Спустя сорок лет становится очевидно: «9 ½ недель» — это не просто памятник эстетике 80-х. Это мрачное пророчество о мире, в котором мы живем прямо сейчас. Эдриан Лайн снял фильм не о прошлом, а о нашем будущем — о времени, когда диктатура эстетики станет тотальной.

Мы все сегодня немного живем в лофте Джона Грея. Мы обитаем в пространстве фильтров (подобно графическим фильтрам накладываемым на изображения в одной социальной сети) и бесконечного скроллинга, где форма давно победила содержание. Джон Грей — это прообраз современного алгоритма: он знает наши тайные желания лучше нас самих, он предугадывает наши реакции и использует их, чтобы удержать наше внимание. Он предлагает нам идеальную картинку жизни, но плата за вход в этот рай — отказ от собственной воли.
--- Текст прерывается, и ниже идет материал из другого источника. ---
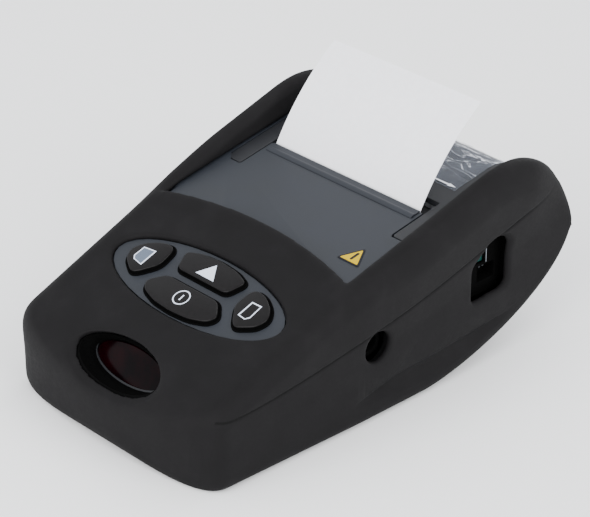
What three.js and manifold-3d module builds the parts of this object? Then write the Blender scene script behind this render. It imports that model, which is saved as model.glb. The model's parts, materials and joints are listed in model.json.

Фильм безжалостно деконструирует главный миф сексуальной революции 60-х — идею о том, что освобождение от табу автоматически делает человека свободным. Элизабет последовательно нарушает все запреты, ломает все границы во имя «раскрепощения» — и в итоге обнаруживает себя в полной, абсолютной зависимости. Свобода без внутренних опор оказывается самой страшной тюрьмой.

Единственный способ спастись из этой золотой клетки — это радикальное упрощение. Возвращение к базовым, «скучным», нефильтрованным вещам. Есть, когда ты голоден, а не когда это красиво снято. Спать, когда ты устал, а не когда тебе разрешили. Уходить, когда тебе больно, даже если тебя умоляют остаться. Старик Фарнсворт со своей мертвой рыбой учит нас тому, что в погоне за сложностью забыл постмодернизм: правда всегда грубее, проще и «некрасивее» лжи. Но только она позволяет дышать.

«В конце концов, это фильм о том, как женщина чуть не стала красивой вещью, но в последний момент вспомнила, что она — живое существо. И это, пожалуй, самый радикальный выбор, который можно сделать в мире, где всё продается, покупается и идеально освещается для сторис».